TASK TO COMPLETE: Extract the lines that hold the string "bodies".

DATA EXCERPT:
--------

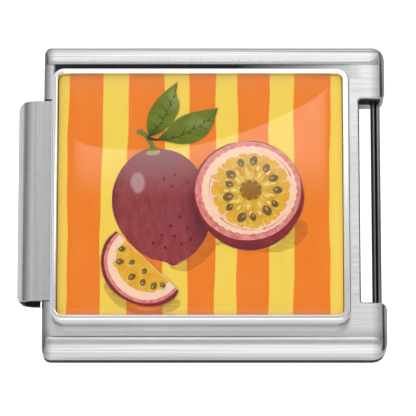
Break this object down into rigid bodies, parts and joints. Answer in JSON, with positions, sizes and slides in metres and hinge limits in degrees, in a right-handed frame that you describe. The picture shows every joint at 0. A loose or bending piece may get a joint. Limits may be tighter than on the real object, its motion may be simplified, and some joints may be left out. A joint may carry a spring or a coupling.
{
  "type": "modular charm bracelet link",
  "caption": "Flat steel link of a modular charm bracelet, with a framed picture under clear resin, a sprung sliding hook on one end and a catch bar on the other.",
  "frame": {"origin": "centre of the overall box, on the back cover's flat back, which the link lies on", "axes": "+Z out of the picture face; +X along the bracelet from the hook to the catch bar; +Y across the bracelet, towards the top of the picture"},
  "size_m": [0.0104, 0.009, 0.0026],
  "materials": {
    "polished_steel": "polished stainless steel with faint brushing",
    "satin_steel": "satin stainless steel",
    "spring_steel": "cold-rolled spring steel",
    "printed_picture": "printed film",
    "clear_resin": "clear poured resin"
  },
  "bodies": {
    "link_body": {"front_shell": "polished_steel", "back_cover": "satin_steel", "catch_bar": "satin_steel", "spring_stop": "spring_steel", "leaf_spring": "spring_steel", "lower_rivet": "satin_steel", "upper_rivet": "satin_steel", "picture_frame": "polished_steel", "picture_panel": "printed_picture", "resin_cover": "clear_resin"},
    "hook": {"hook_plate": "satin_steel"}
  },
  "joints": [
    {"name": "hook_slide", "type": "slide", "parent": "link_body", "child": "hook", "axis": [-1, 0, 0], "range_m": [0, 0.0009], "stiffness_N_per_m": 1500, "springref_m": -0.0003, "deforming": ["leaf_spring"]}
  ]
}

--------

OUTPUT:
Break this object down into rigid bodies, parts and joints. Answer in JSON, with positions, sizes and slides in metres and hinge limits in degrees, in a right-handed frame that you describe. The picture shows every joint at 0. A loose or bending piece may get a joint. Limits may be tighter than on the real object, its motion may be simplified, and some joints may be left out. A joint may carry a spring or a coupling.
  "bodies": {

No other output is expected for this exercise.